Dogs Can Sniff Out COVID-19 | Virus World | Scoop.it

In a Finnish study, dogs learned to recognize the distinctive odor of a coronavirus infection. In the future, dogs might be able to detect infected people in nursing homes or at airports. In a pilot study at the University of Helsinki, dogs trained as medical diagnostic assistants were taught to recognize the previously unknown odor signature of the COVID-19 disease caused by the novel coronavirus. And they learned with astonishing success: After only a few weeks, the first dogs were able to accurately distinguish urine samples from COVID-19 patients from urine samples of healthy individuals. "We have solid experience in training disease-related scent detection dogs. It was fantastic to see how fast the dogs took to the new smell," says DogRisk group leader Anna Hielm-Björkman. After only a short time, the animals identified the urine of people infected by the novel coronavirus, known as  SARS-CoV-2, almost as reliably as a standard PCR test. The Finnish scientists are now preparing a randomized, double-blind study in which the dogs will sniff a larger number of patient samples. Only then will the scent tests be used in clinical practice.

 

The very rapid and promising findings from Finland are also important for other research teams, such as those in Great Britain and France, who are training sniffer dogs to detect COVID-19. Fellow researchers from the German Assistance Dog Center (TARSQ) have also benefited from the Finnish results. "No one could tell us with certainty whether training with the aggressive virus is dangerous or not for humans and dogs.

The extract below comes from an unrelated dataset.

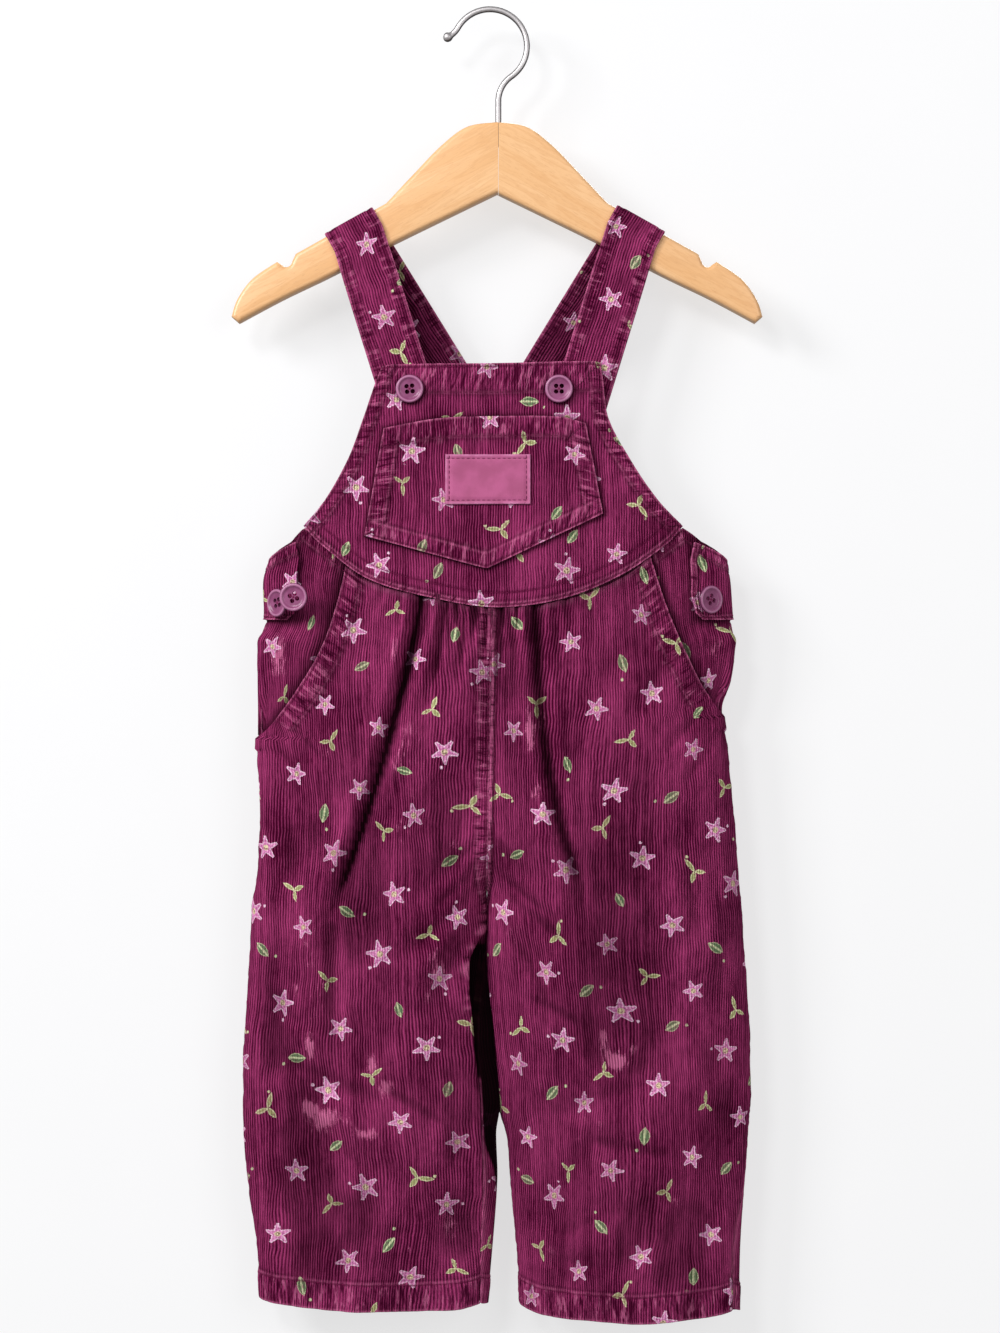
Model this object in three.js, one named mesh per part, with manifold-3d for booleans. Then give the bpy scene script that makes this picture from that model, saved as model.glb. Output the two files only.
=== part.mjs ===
// Bib overalls of printed corduroy for a small child, hanging by their straps from a wooden hanger.
// Millimetres. +X is to the viewer's right, +Y to the back and +Z up. The front faces -Y.
// The origin is the hanging point, where a rail touches the inside of the wire hook.
// A drop is a distance below that point. An "out" is a distance from the garment's middle towards a side.
import * as THREE from "three";
import { mergeVertices } from "three/addons/utils/BufferGeometryUtils.js";
import Module from "manifold-3d";

const wasm = await Module();
wasm.setup();

// Driving dimensions
const CLOTH = 1.6;
const POCKET_CLOTH = 1.4;
const LABEL_CLOTH = 1.0;
const SEAM_GAP = 0.3;
const LAP_GAP = 0.4;
const LEG_GAP = 0.6;
const MIDDLE_X = 2.8;
const BUTTON_DIAMETER = 16;
const BUTTON_THICK = 3;
const STRAP_WIDTH = 31;
const HEM_HIGH = 16;
const HEM_STEP = 0.7;
const HEM_RISE = 0.6;
const HIP_PANEL_INSET = 2.0;
const HIP_PANEL_FOOT_INSET = 2.6;
const CROTCH_START = 468;
const CROTCH_DROP = 512;
const WAIST_DROP = 345;
const STRAP_CLOTH = 1.8;
const HANGER_MIDDLE_X = 4;
const HANGER_THICK = 12;
const HANGER_ROUNDING = 2.5;
const MITRE_X = 4.8;
const WIRE_DIAMETER = 3.4;
const BALL_DIAMETER = 6;

const LEFT = -1;
const RIGHT = 1;

// How many columns and rows of cells each piece has
const GRID = {
  bib: [18, 10],
  pocket: [14, 8],
  label: [6, 3],
  frontLeg: [24, 27],
  hipPanel: [7, 12],
  waistTab: [12, 6],
  backYoke: [20, 7],
  backLeg: [12, 21],
};

// The body's sections: half widths to each side seam, and depth of the front and back surface.
const OUTLINE = [
  { drop: 200, left: 120, right: 122, front: 12, back: 9 },
  { drop: 260, left: 125, right: 127, front: 13.5, back: 11 },
  { drop: 312, left: 126.5, right: 130, front: 17, back: 14 },
  { drop: 324, left: 130, right: 132.2, front: 18.2, back: 15 },
  { drop: 346, left: 130, right: 134, front: 20, back: 17 },
  { drop: 360, left: 134.8, right: 136.8, front: 20.8, back: 17.6 },
  { drop: 381, left: 135.2, right: 134.5, front: 22, back: 19 },
  { drop: 397, left: 135, right: 129.4, front: 22.8, back: 19.8 },
  { drop: 426, left: 135, right: 133.4, front: 23.5, back: 20.5 },
  { drop: 472, left: 134, right: 136.6, front: 24, back: 21 },
  { drop: 512, left: 138, right: 140.3, front: 22.5, back: 20.5 },
  { drop: 563, left: 141.4, right: 143.6, front: 20, back: 18.5 },
  { drop: 609, left: 143.6, right: 145.9, front: 18.5, back: 17.5 },
  { drop: 655, left: 142, right: 143.2, front: 17.5, back: 17 },
  { drop: 700, left: 136, right: 140, front: 17, back: 16.5 },
  { drop: 745, left: 132.6, right: 139, front: 17, back: 16 },
];

// The inner side of each leg, as an out from the middle, from the crotch down to the hem.
const INSEAM = [
  { drop: 512, left: 4.6, right: -4.6 },
  { drop: 545, left: 5.3, right: -4.4 },
  { drop: 592, left: 1.7, right: -0.6 },
  { drop: 620, left: -0.6, right: 2.3 },
  { drop: 643, left: -1.1, right: 6.8 },
  { drop: 666, left: -1.7, right: 8.5 },
  { drop: 711, left: 1.7, right: 12.5 },
  { drop: 745, left: 5, right: 14.8 },
];

// How far each leg's seams are rolled towards the front, as an angle round the leg's section.
const ROLL = [
  { drop: 520, leftInner: 0, rightOuter: 0 },
  { drop: 575, leftInner: 0.42, rightOuter: 0 },
  { drop: 650, leftInner: 0.48, rightOuter: 0.04 },
  { drop: 700, leftInner: 0.45, rightOuter: 0.36 },
  { drop: 745, leftInner: 0.35, rightOuter: 0.36 },
];

// Outlines as [across, drop], where across is measured from the garment's middle.
const BIB_LEFT = [
  [-63.8, 203], [-68.4, 214.3], [-74.7, 232.6], [-83.2, 255.4], [-95.8, 278.2], [-108.3, 293.6],
];
const BIB_RIGHT = [
  [60, 201], [61.6, 214.3], [64.4, 232.6], [76.4, 255.4], [91.8, 278.2], [106.6, 293.6],
];
const BIB_TOP = [[-63.8, 203], [-58, 202], [0, 201.4], [54, 200], [60, 201]];
const YOKE_SEAM = [
  [-108.3, 293.6], [-98.6, 303.8], [-71.3, 323.8], [-31.4, 335.2], [1.1, 339.7],
  [37, 335.2], [71.3, 321.5], [98, 303.2], [106.6, 293.6],
];
const ARMHOLE_END = {
  left: [[-108.3, 294.2], [-116, 302], [-126, 312.4]],
  right: [[106.6, 294.2], [117.5, 302], [129.5, 312.4]],
};

// The slanted pocket mouths: the front leg's free edge as an out at each drop, down to the side seam.
const MOUTH = {
  left: [[311, 83.4], [335.2, 88.4], [360.8, 96.9], [386.5, 111.2], [408, 128], [414, 135.2]],
  right: [[311, 88], [343.7, 98.6], [372.2, 111.2], [392, 122.4], [403, 130.5]],
};
const MOUTH_END = { left: 414, right: 403 };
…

We wanted to gather more information first before we started training because the German virologists advised us against it — after all, so little is known about the virus so far," explains Luca Barrett from TARSQ.

 

It is still unclear which substances in urine produce the apparently characteristic COVID-19 odor. Since SARS-CoV-2 not only attacks the lungs, but also causes damage to blood vessels, kidneys and other organs, it is assumed that the patients' urine odor also changes. This is something which the dogs, with their highly sensitive olfactory organs, notice immediately. Certain diseases appear to have a specific olfactory signature that trained dogs can sniff out with amazing accuracy, Barrett says. "According to one study, dogs can detect breast cancer with a 93% probability, for example. And lung cancer with a 97% probability," she says.